16. "Under the Westway," Blur. Lovely and languorous piano rumination by the much-loved, reunited '90s Brit-pop band fronted by Damon Albarn. It's one of two new songs debuted Beatles-style on a London rooftop earlier this month. Please, sirs, can we have some more?
17. "Next to Me," Emeli Sandé. Black Scotswoman Emeli Sandé's first name is Adele. Fitting, since the big-voiced belter seems well suited to step into the void left by the Grammy-dominating singer's forthcoming maternity leave.
18. "Come Into My Head," Kimbra. Angular funk from New Zealand singer who's also heard on her Belgo-Australian buddy Gotye's megahit "Somebody That I Used to Know."
19. "Heaven," the Walkmen. Hortatory title track to the excellent sixth album by the three-fifths Philadelphian indie band fronted by Hamilton Leithauser.
20. "Psychotic Episode," Royal Headache. One among many two-minute doses of friendly fury from this Aussie quartet's winningly aggressive debut album.

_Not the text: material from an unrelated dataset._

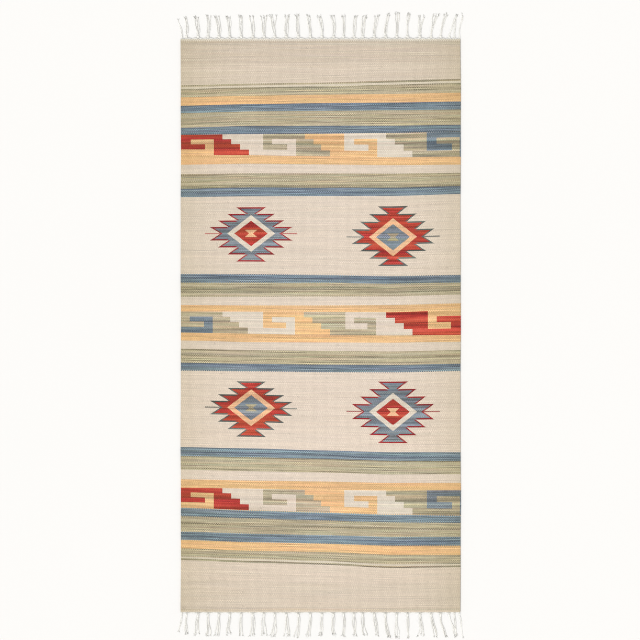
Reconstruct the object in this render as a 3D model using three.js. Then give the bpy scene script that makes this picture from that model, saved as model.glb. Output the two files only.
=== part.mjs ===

21. "Younger Us," Japandroids. "Remember saying thing like ‘We'll sleep when we're dead'?/?And thinking this feeling was never going to end?" Young Vancouver duo remembers what it was like to be younger still. From the aptly titled Celebration Rock.
22. "Tallulah," Allo Darlin'. A ukulele-plucked song references the Go-Betweens' "Tallulah," in which Elizabeth Morris thinks about how much she loves pop music and worries that she's already heard all the songs that will tell her who she is. From the altogether fab sophomore release Europe.
23. "Sweet Dreams," Rhett Miller. Roots-pop songwriter nods to Patsy Cline, and kisses a could-have-been love affair goodbye as it strolls off into the summer sunset.